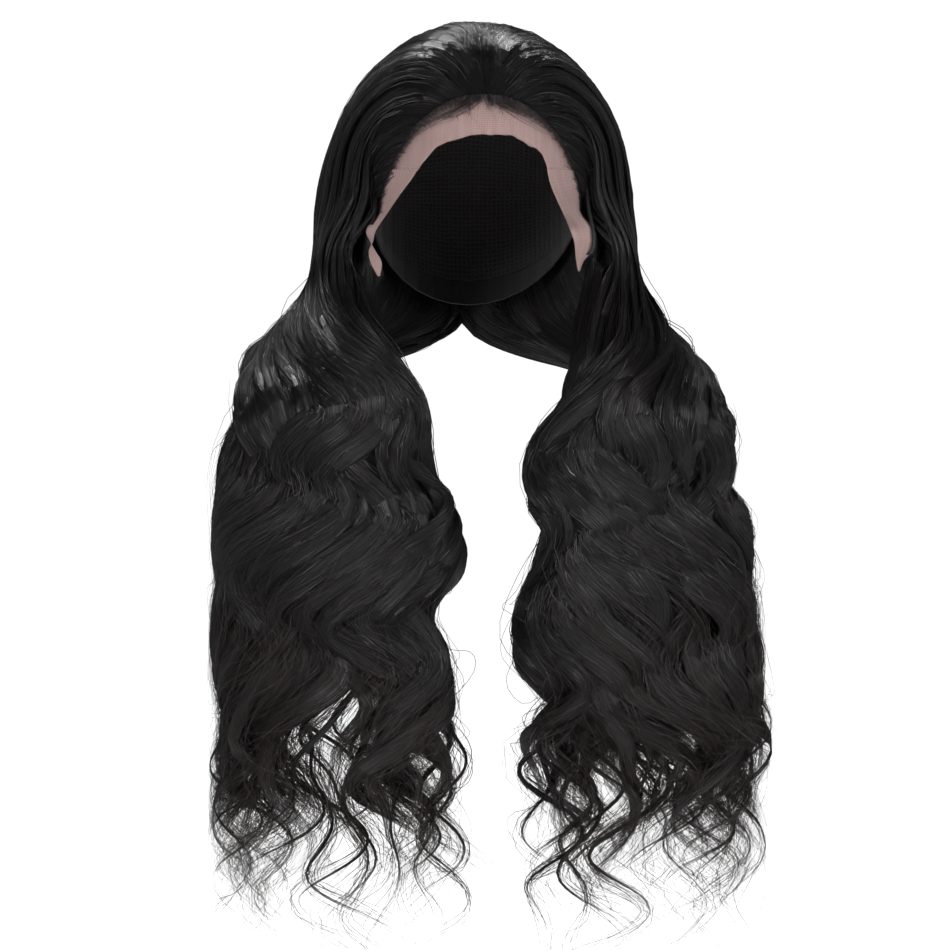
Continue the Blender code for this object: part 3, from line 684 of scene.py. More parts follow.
def tubes(name, ring, finish, tip, seed, bake=True):
    """Closed tubes from rings (tube, step, corner, xyz), with their maps and the tip value."""
    ring = in_box(ring)
    count, steps, sides = ring.shape[:3]
    first = (np.arange(count) * steps * sides)[:, None, None]
    row = (np.arange(steps - 1) * sides)[None, :, None]
    k = np.arange(sides)[None, None, :]
    k2 = (k + 1) % sides
    quads = np.stack(
        [first + row + k, first + row + k2, first + row + sides + k2, first + row + sides + k], -1
    )
    foot_face = first[:, 0] + np.arange(sides)[::-1]
    head_face = first[:, 0] + (steps - 1) * sides + np.arange(sides)
    caps = np.concatenate([foot_face, head_face])
    made = mesh_from(name, ring.reshape(-1, 3), quads.reshape(-1, 4), caps, finish)
    mesh = made.data
    run = lengths_along(ring.mean(2))
    low = np.repeat(run[:, :-1, None], sides, 2)
    high = np.repeat(run[:, 1:, None], sides, 2)
    v = np.stack([low, low, high, high], -1)
    u = np.broadcast_to(np.stack([k, k + 1, k + 1, k], -1) / sides, v.shape)
    flow = np.stack([u + seed[:, None, None, None], v], -1).reshape(-1, 2)
    at_caps = np.stack([np.repeat(seed, sides), np.zeros(count * sides)], -1)
    ends = np.stack([np.repeat(seed, sides), np.repeat(run[:, -1], sides)], -1)
    layer = mesh.uv_layers.new(name="Flow")
    layer.uv.foreach_set("vector", np.concatenate([flow, at_caps, ends]).astype(np.float32).ravel())
    if bake:
        column = np.arange(count)[:, None, None, None]
        spread_u = (column + MARGIN_U + FILL_U * u) / count
        spread_v = MARGIN_V + FILL_V * v / run.max()
        angle = 2 * math.pi * np.arange(sides)[None] / sides
        tiny_u = (np.arange(count)[:, None] + 0.5 + END_U * np.cos(angle)) / count
        foot = np.stack([tiny_u, FOOT_V - END_V * np.sin(angle) + 0 * tiny_u], -1)
        head = np.stack([tiny_u, HEAD_V + END_V * np.sin(angle) + 0 * tiny_u], -1)
        spread = np.stack([spread_u, spread_v], -1).reshape(-1, 2)
        whole = np.concatenate([spread, foot[:, ::-1].reshape(-1, 2), head.reshape(-1, 2)])
        layer = mesh.uv_layers.new(name="OFBake")
        layer.uv.foreach_set("vector", whole.astype(np.float32).ravel())
    mesh.uv_layers.active = mesh.uv_layers["Flow"]
    shade = mesh.attributes.new("tip", "FLOAT", "POINT")
    shade.data.foreach_set("value", np.repeat(tip.reshape(-1), sides).astype(np.float32))
    return made


def ellipse_rings(path, across, out, wide, thick, sides):
    """path + across * wide * cos(angle) + out * thick * sin(angle)."""
    angle = np.linspace(0.0, 2 * math.pi, sides, endpoint=False)
    return (
        path[:, :, None]
        + across[:, :, None] * (wide[..., None] * np.cos(angle))[..., None]
        + out[:, :, None] * (thick[..., None] * np.sin(angle))[..., None]
    )


# %% [markdown]
# ## Hair as a finish
#
# Black hair is glossy along the strand and broken up across it. Streaks across the lock, drawn
# out far along it, drive a fine bump, a small change of colour and gloss, and the gaps between
# the strands of a thinning end. Ends let light through and look brown.


# %% Node helpers
def node_group(name, inputs, outputs):
    """An empty node group with its sockets, and the nodes of its two ends."""
    group = bpy.data.node_groups.new(name, "ShaderNodeTree")
    for label, kind, value in inputs:
        socket = group.interface.new_socket(label, in_out="INPUT", socket_type=kind)
        if value is not None:
            socket.default_value = value
    for label, kind in outputs:
        group.interface.new_socket(label, in_out="OUTPUT", socket_type=kind)
    return group, group.nodes.new("NodeGroupInput"), group.nodes.new("NodeGroupOutput")


def add(tree, kind, **values):
    """A new node of a kind, with its settings."""
    made = tree.nodes.new(kind)
    for key, value in values.items():
        setattr(made, key, value)
    return made


def fill(node, values):
    """Constants on a node's own sockets."""
    for socket, value in values.items():
        node.inputs[socket].default_value = value


def new_finish(name, values):
    """A new material with constants on its shader; also its node tree and the shader."""
    made = bpy.data.materials.new(name)
    made.use_nodes = True
    shader = made.node_tree.nodes["Principled BSDF"]
    fill(shader, values)
    return made, made.node_tree, shader


def map_range(tree, source, low, high, to_low=0.0, to_high=1.0):
    """The source's range low to high, mapped on another and held inside it."""
    made = add(tree, "ShaderNodeMapRange")
    fill(made, {"From Min": low, "From Max": high, "To Min": to_low, "To Max": to_high})
    tree.links.new(source, made.inputs["Value"])
    return made.outputs["Result"]


def times_plus(tree, source, factor, extra):
    """source * factor + extra, where the factor is a number."""
    made = add(tree, "ShaderNodeMath", operation="MULTIPLY_ADD")
    fill(made, {1: factor})
    tree.links.new(source, made.inputs[0])
    tree.links.new(extra, made.inputs[2])
    return made.outputs["Value"]


def bumped(tree, shader, height, distance, strength, invert=False):
    """A bump from a height into the shader's normal."""
    bump = add(tree, "ShaderNodeBump", invert=invert)
    fill(bump, {"Distance": distance, "Strength": strength})
    tree.links.new(height, bump.inputs["Height"])
    tree.links.new(bump.outputs["Normal"], shader.inputs["Normal"])


def mix_colour(tree, factor, first, second):
    """A colour mix by a factor; each colour is a triple or another node's output."""
    made = add(tree, "ShaderNodeMix", data_type="RGBA")
    tree.links.new(factor, made.inputs[0])
    for socket, colour in ((made.inputs[6], first), (made.inputs[7], second)):
        if isinstance(colour, tuple):
            socket.default_value = (*colour, 1.0)
        else:
            tree.links.new(colour, socket)
    return made.outputs[2]


def noise(tree, vector, scale, detail):
    """Flat noise from 0 to 1."""
    made = add(tree, "ShaderNodeTexNoise", noise_dimensions="2D")
    fill(made, {"Scale": scale, "Detail": detail})
    tree.links.new(vector, made.inputs["Vector"])
    return made.outputs["Fac"]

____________

Task to carry out:
Repeat the material from above exactly, word for word.

Written response:
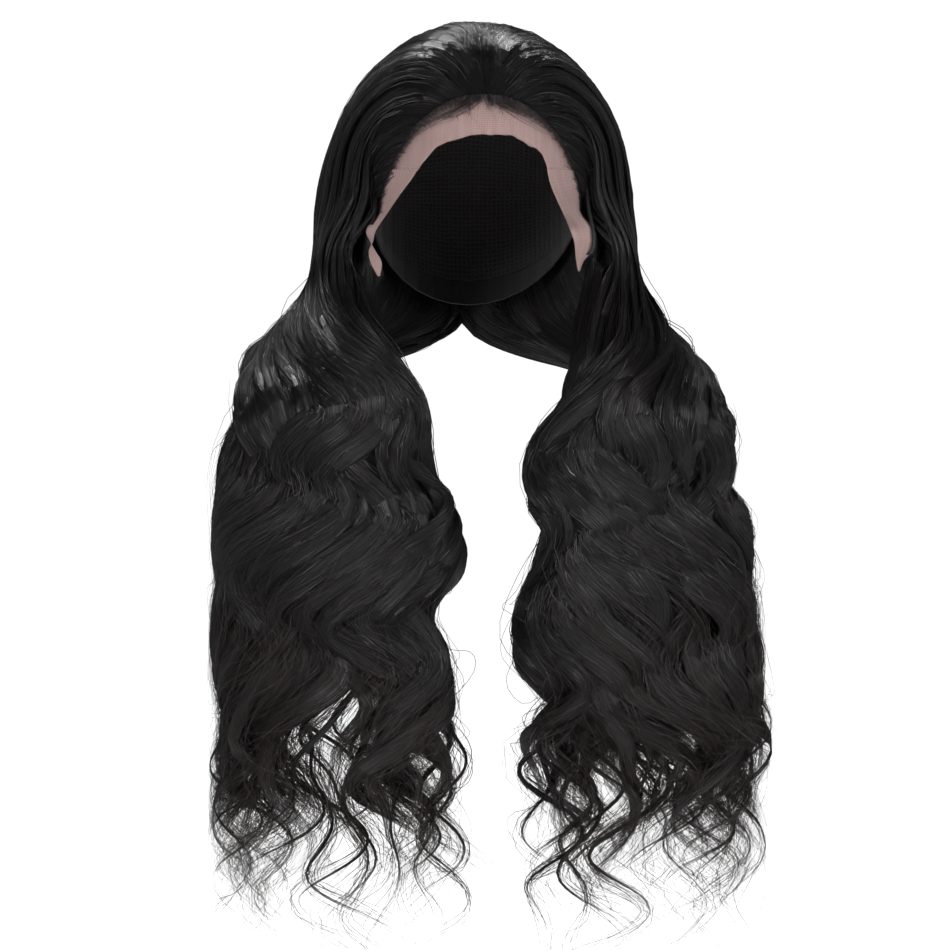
Continue the Blender code for this object: part 3, from line 684 of scene.py. More parts follow.
def tubes(name, ring, finish, tip, seed, bake=True):
    """Closed tubes from rings (tube, step, corner, xyz), with their maps and the tip value."""
    ring = in_box(ring)
    count, steps, sides = ring.shape[:3]
    first = (np.arange(count) * steps * sides)[:, None, None]
    row = (np.arange(steps - 1) * sides)[None, :, None]
    k = np.arange(sides)[None, None, :]
    k2 = (k + 1) % sides
    quads = np.stack(
        [first + row + k, first + row + k2, first + row + sides + k2, first + row + sides + k], -1
    )
    foot_face = first[:, 0] + np.arange(sides)[::-1]
    head_face = first[:, 0] + (steps - 1) * sides + np.arange(sides)
    caps = np.concatenate([foot_face, head_face])
    made = mesh_from(name, ring.reshape(-1, 3), quads.reshape(-1, 4), caps, finish)
    mesh = made.data
    run = lengths_along(ring.mean(2))
    low = np.repeat(run[:, :-1, None], sides, 2)
    high = np.repeat(run[:, 1:, None], sides, 2)
    v = np.stack([low, low, high, high], -1)
    u = np.broadcast_to(np.stack([k, k + 1, k + 1, k], -1) / sides, v.shape)
    flow = np.stack([u + seed[:, None, None, None], v], -1).reshape(-1, 2)
    at_caps = np.stack([np.repeat(seed, sides), np.zeros(count * sides)], -1)
    ends = np.stack([np.repeat(seed, sides), np.repeat(run[:, -1], sides)], -1)
    layer = mesh.uv_layers.new(name="Flow")
    layer.uv.foreach_set("vector", np.concatenate([flow, at_caps, ends]).astype(np.float32).ravel())
    if bake:
        column = np.arange(count)[:, None, None, None]
        spread_u = (column + MARGIN_U + FILL_U * u) / count
        spread_v = MARGIN_V + FILL_V * v / run.max()
        angle = 2 * math.pi * np.arange(sides)[None] / sides
        tiny_u = (np.arange(count)[:, None] + 0.5 + END_U * np.cos(angle)) / count
        foot = np.stack([tiny_u, FOOT_V - END_V * np.sin(angle) + 0 * tiny_u], -1)
        head = np.stack([tiny_u, HEAD_V + END_V * np.sin(angle) + 0 * tiny_u], -1)
        spread = np.stack([spread_u, spread_v], -1).reshape(-1, 2)
        whole = np.concatenate([spread, foot[:, ::-1].reshape(-1, 2), head.reshape(-1, 2)])
        layer = mesh.uv_layers.new(name="OFBake")
        layer.uv.foreach_set("vector", whole.astype(np.float32).ravel())
    mesh.uv_layers.active = mesh.uv_layers["Flow"]
    shade = mesh.attributes.new("tip", "FLOAT", "POINT")
    shade.data.foreach_set("value", np.repeat(tip.reshape(-1), sides).astype(np.float32))
    return made


def ellipse_rings(path, across, out, wide, thick, sides):
    """path + across * wide * cos(angle) + out * thick * sin(angle)."""
    angle = np.linspace(0.0, 2 * math.pi, sides, endpoint=False)
    return (
        path[:, :, None]
        + across[:, :, None] * (wide[..., None] * np.cos(angle))[..., None]
        + out[:, :, None] * (thick[..., None] * np.sin(angle))[..., None]
    )


# %% [markdown]
# ## Hair as a finish
#
# Black hair is glossy along the strand and broken up across it. Streaks across the lock, drawn
# out far along it, drive a fine bump, a small change of colour and gloss, and the gaps between
# the strands of a thinning end. Ends let light through and look brown.


# %% Node helpers
def node_group(name, inputs, outputs):
    """An empty node group with its sockets, and the nodes of its two ends."""
    group = bpy.data.node_groups.new(name, "ShaderNodeTree")
    for label, kind, value in inputs:
        socket = group.interface.new_socket(label, in_out="INPUT", socket_type=kind)
        if value is not None:
            socket.default_value = value
    for label, kind in outputs:
        group.interface.new_socket(label, in_out="OUTPUT", socket_type=kind)
    return group, group.nodes.new("NodeGroupInput"), group.nodes.new("NodeGroupOutput")


def add(tree, kind, **values):
    """A new node of a kind, with its settings."""
    made = tree.nodes.new(kind)
    for key, value in values.items():
        setattr(made, key, value)
    return made


def fill(node, values):
    """Constants on a node's own sockets."""
    for socket, value in values.items():
        node.inputs[socket].default_value = value


def new_finish(name, values):
    """A new material with constants on its shader; also its node tree and the shader."""
    made = bpy.data.materials.new(name)
    made.use_nodes = True
    shader = made.node_tree.nodes["Principled BSDF"]
    fill(shader, values)
    return made, made.node_tree, shader


def map_range(tree, source, low, high, to_low=0.0, to_high=1.0):
    """The source's range low to high, mapped on another and held inside it."""
    made = add(tree, "ShaderNodeMapRange")
    fill(made, {"From Min": low, "From Max": high, "To Min": to_low, "To Max": to_high})
    tree.links.new(source, made.inputs["Value"])
    return made.outputs["Result"]


def times_plus(tree, source, factor, extra):
    """source * factor + extra, where the factor is a number."""
    made = add(tree, "ShaderNodeMath", operation="MULTIPLY_ADD")
    fill(made, {1: factor})
    tree.links.new(source, made.inputs[0])
    tree.links.new(extra, made.inputs[2])
    return made.outputs["Value"]


def bumped(tree, shader, height, distance, strength, invert=False):
    """A bump from a height into the shader's normal."""
    bump = add(tree, "ShaderNodeBump", invert=invert)
    fill(bump, {"Distance": distance, "Strength": strength})
    tree.links.new(height, bump.inputs["Height"])
    tree.links.new(bump.outputs["Normal"], shader.inputs["Normal"])


def mix_colour(tree, factor, first, second):
    """A colour mix by a factor; each colour is a triple or another node's output."""
    made = add(tree, "ShaderNodeMix", data_type="RGBA")
    tree.links.new(factor, made.inputs[0])
    for socket, colour in ((made.inputs[6], first), (made.inputs[7], second)):
        if isinstance(colour, tuple):
            socket.default_value = (*colour, 1.0)
        else:
            tree.links.new(colour, socket)
    return made.outputs[2]


def noise(tree, vector, scale, detail):
    """Flat noise from 0 to 1."""
    made = add(tree, "ShaderNodeTexNoise", noise_dimensions="2D")
    fill(made, {"Scale": scale, "Detail": detail})
    tree.links.new(vector, made.inputs["Vector"])
    return made.outputs["Fac"]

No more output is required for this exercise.